Biden Vows to Veto Joint Resolution on Solar Energy Waivers

( – US President Joe Biden pledged on Monday to veto a bipartisan resolution that would revoke waivers the US Commerce Department granted for solar energy products arriving in the United States from China via four Southeast Asian nations. The commander-in-chief issued his threat to lawmakers after the Ways and Means Committee voted to approve the bipartisan resolution last week.

In a statement, the White House’s Office of Management and Budget said that the bill threatens to undercut the US solar industry and create a “deep uncertainty” for investments and jobs in the solar installation market and supply chain. The budget office also said that President Biden doesn’t plan to extend the waivers on solar imports after June 2024, which is the date when these are scheduled to end. The statement also points out that some parts of this bipartisan resolution will damage these efforts and that the Commerce rule gives a short-term option to guarantee there is a thriving solar installation industry in America that is ready to buy the solar materials that will be created in US factories when these are fully-operational.

The bipartisan resolution highlights the division among Democratic lawmakers who want to keep the solar industry’s access to low-cost components used in its operations, such as wafers and photovoltaic cells, and those who want the White House to take a more aggressive stance against China on trade.

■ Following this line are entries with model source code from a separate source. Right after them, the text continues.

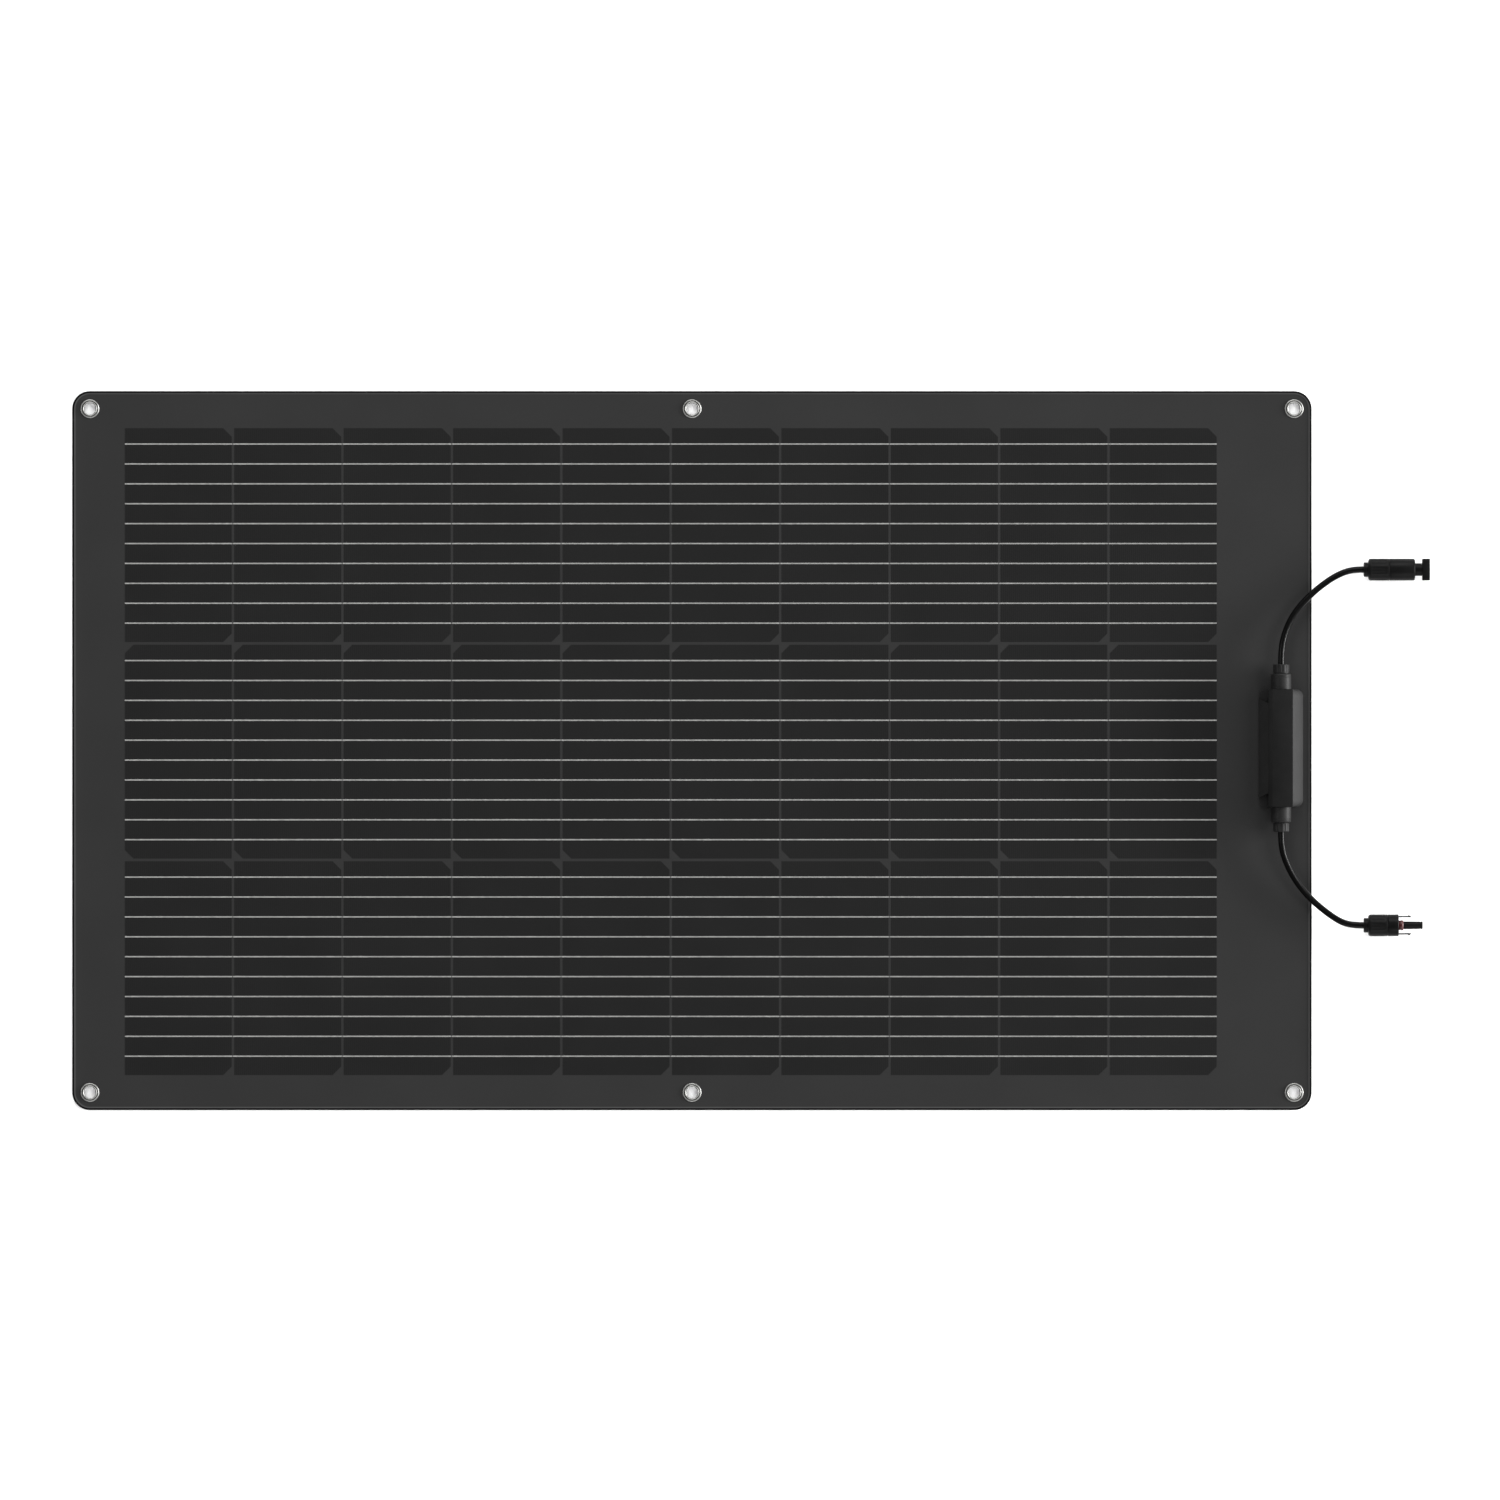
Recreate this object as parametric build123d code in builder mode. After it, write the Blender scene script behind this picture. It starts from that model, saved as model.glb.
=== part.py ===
"""Flexible solar sheet: a laminate of half-cut cells with six eyelets, a slim junction box
and two short leads that end in locking connectors.

Millimetres. The origin is at the middle of the sheet's back face, +X runs along the sheet
towards the junction box, +Y across it, and +Z out of the front.
"""
from build123d import *
from math import pi, radians, tan
import os

# Sheet outline and layers, from the back up
sheet_length = 1055.0
sheet_width = 612.0
sheet_corner_radius = 15.0
back_film_thickness = 0.25
board_thickness = 0.8
rear_fill_thickness = 0.65
cell_thickness = 0.2
front_fill_cover = 0.45
front_film_thickness = 0.15

back_film_top = back_film_thickness
board_top = back_film_top + board_thickness
rear_fill_top = board_top + rear_fill_thickness
cell_top = rear_fill_top + cell_thickness
front_fill_top = cell_top + front_fill_cover
sheet_top = front_fill_top + front_film_thickness

# Eyelets
eyelet_inset = 15.0
eyelet_bore_radius = 5.0
eyelet_wall = 0.5
eyelet_fit = 0.1
eyelet_flange_radius = 8.0
eyelet_flange_rise = 1.1
eyelet_shoulder_rise = 0.6
washer_thickness = 0.35
washer_radius = 8.0
lip_thickness = 0.3
lip_radius = 6.8

eyelet_barrel_radius = eyelet_bore_radius + eyelet_wall
eyelet_hole_radius = eyelet_barrel_radius + eyelet_fit
washer_seat_radius = washer_radius + eyelet_fit
washer_seat_top = lip_thickness + washer_thickness

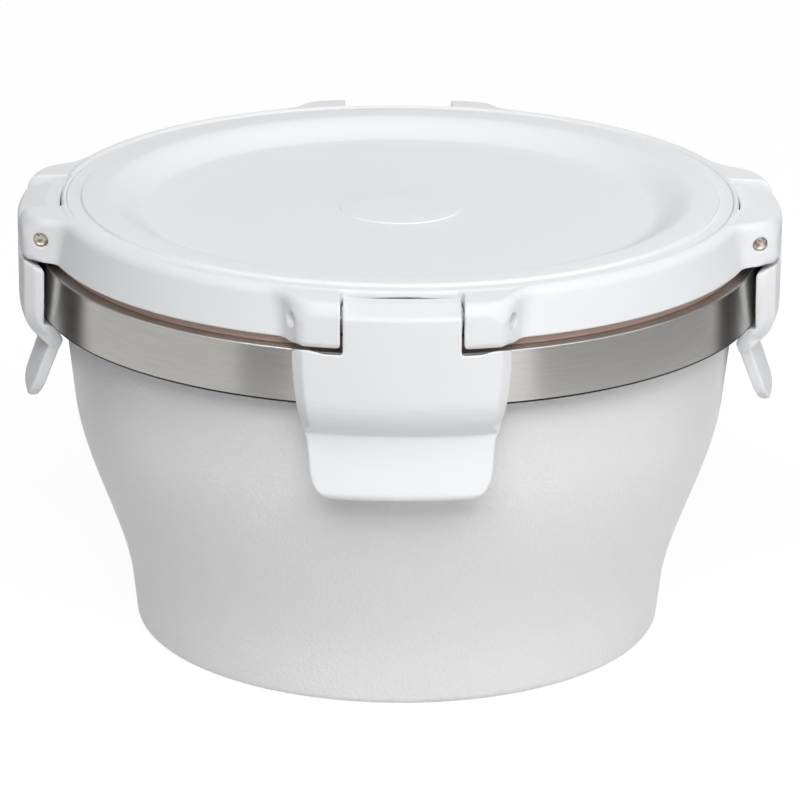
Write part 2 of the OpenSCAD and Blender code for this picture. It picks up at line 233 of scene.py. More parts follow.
def revolve(name: str, profile: Array, turns: int = 256, crease: float = 50.0) -> bpy.types.Object:
    """Turns an outline about the Z axis.

    The surface is a grid of two parameters, the place along the outline and the angle: x and y are the
    radius times the angle's cosine and sine, and z is the height. The outline runs clockwise, seen with the
    radius to the right and the height up, so that the faces point outwards. An outline that starts and ends
    on the axis gets a pole at each end, and any other is closed from its last point to its first.

    Args:
        name: The object's name.
        profile: Rows of radius and height in millimetres.
        turns: How many steps the circle has.
        crease: The angle in degrees above which an edge stays sharp.

    Returns:
        The new object.
    """
    poles = profile[0, 0] == 0.0 and profile[-1, 0] == 0.0
    rows = profile[1:-1] if poles else profile
    angle = np.linspace(0.0, 2.0 * math.pi, turns, endpoint=False)
    grid = np.stack([np.outer(np.cos(angle), rows[:, 0]), np.outer(np.sin(angle), rows[:, 0]),
                     np.broadcast_to(rows[:, 1], (turns, len(rows)))], axis=2)
    points = grid.reshape(-1, 3)
    if poles:
        points = np.concatenate([points, [[0.0, 0.0, profile[0, 1]], [0.0, 0.0, profile[-1, 1]]]])
    return make_object(name, points, ring_faces(turns, len(rows), bool(poles)), crease)


def surface_net(axes: Sequence[Array], place: Callable[..., Array], body: Callable[[Array], Array],
                wraps: bool = False, rounds: int = 4) -> tuple[Array, Array, Array]:
    """Finds the surface where a body's signed distance is nought.

    A grid of three parameters fills the body's box. Each cell that the surface passes through gets a point,
    the mean of the places where its edges cross the surface, and each crossed edge gets a face with the
    points of the four cells round it. The points then move along the distance's slope, by the distance over
    the slope squared, until they lie on the surface.

    Args:
        axes: The values of the three parameters, in right-handed order.
        place: Gives the points for three arrays of parameters, on a last axis of three.
        body: Gives the signed distance at points, negative inside.
        wraps: Whether the first parameter is an angle whose last step leads back to its first.
        rounds: How many steps the points take towards the surface.

    Returns:
        The points, the faces and the outward normals at the points.
    """
    spots = place(*np.meshgrid(*axes, indexing="ij"))
    value = body(spots)
    if wraps:
        spots = np.concatenate([spots, spots[:1]])
        value = np.concatenate([value, value[:1]])
    cells = tuple(n - 1 for n in value.shape)
    total, count = np.zeros(cells + (3,)), np.zeros(cells, int)
    crossings = []
    for axis in range(3):
        low = tuple(slice(None, -1) if k == axis else slice(None) for k in range(3))
        high = tuple(slice(1, None) if k == axis else slice(None) for k in range(3))
        a, b = value[low], value[high]
        crossed = (a < 0) != (b < 0)
        share = np.where(crossed, a / np.where(crossed, a - b, 1.0), 0.0)[..., None]
        meets = (spots[low] + share * (spots[high] - spots[low])) * crossed[..., None]
        crossings.append((crossed, a < 0))
        for step_b in (0, 1):
            for step_c in (0, 1):
                steps = {(axis + 1) % 3: step_b, (axis + 2) % 3: step_c}
                part = tuple(slice(None) if k == axis else slice(steps[k], steps[k] + cells[k])
                             for k in range(3))
                total += meets[part]
                count += crossed[part]
    used = count > 0
    number = np.full(cells, -1)
    number[used] = np.arange(used.sum())
    points = total[used] / count[used][:, None]
    faces = []
    for axis, (crossed, leaving) in enumerate(crossings):
        b, c = (axis + 1) % 3, (axis + 2) % 3
        if wraps and axis:
            last = tuple(slice(0, -1) if k == 0 else slice(None) for k in range(3))
            crossed, leaving = crossed[last], leaving[last]
        spot = np.argwhere(crossed)
        free = [k for k in (b, c) if not (wraps and k == 0)]
        spot = spot[np.all([(spot[:, k] > 0) & (spot[:, k] < cells[k]) for k in free], axis=0)]
        corner = []
        for step_b, step_c in ((1, 1), (0, 1), (0, 0), (1, 0)):
            cell = spot.copy()
            cell[:, b] -= step_b
            cell[:, c] -= step_c
            if wraps:
                cell[:, 0] %= cells[0]
            corner.append(number[tuple(cell.T)])
        quad = np.stack(corner, axis=1)
        out = leaving[tuple(spot.T)]
        faces.append(np.where(out[:, None], quad, quad[:, ::-1]))
    for _ in range(rounds):
        points, normal = onto_surface(points, body)
    return points, np.concatenate(faces), normal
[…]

According to preliminary findings of a Commerce investigation published in December, Chinese solar enterprises skirted American import duties. Apparently, they did this by passing their products through four other Asian countries before arriving in the United States. These nations were Cambodia, Thailand, Vietnam, and Malaysia.

The bipartisan resolution was created under the Congressional Review, which is a 1996 law that allows lawmakers to overturn decisions made by federal agencies with a simple majority vote in the House and Senate. The measure’s chances of passing both chambers, let alone achieving veto-proof majorities, remain unclear.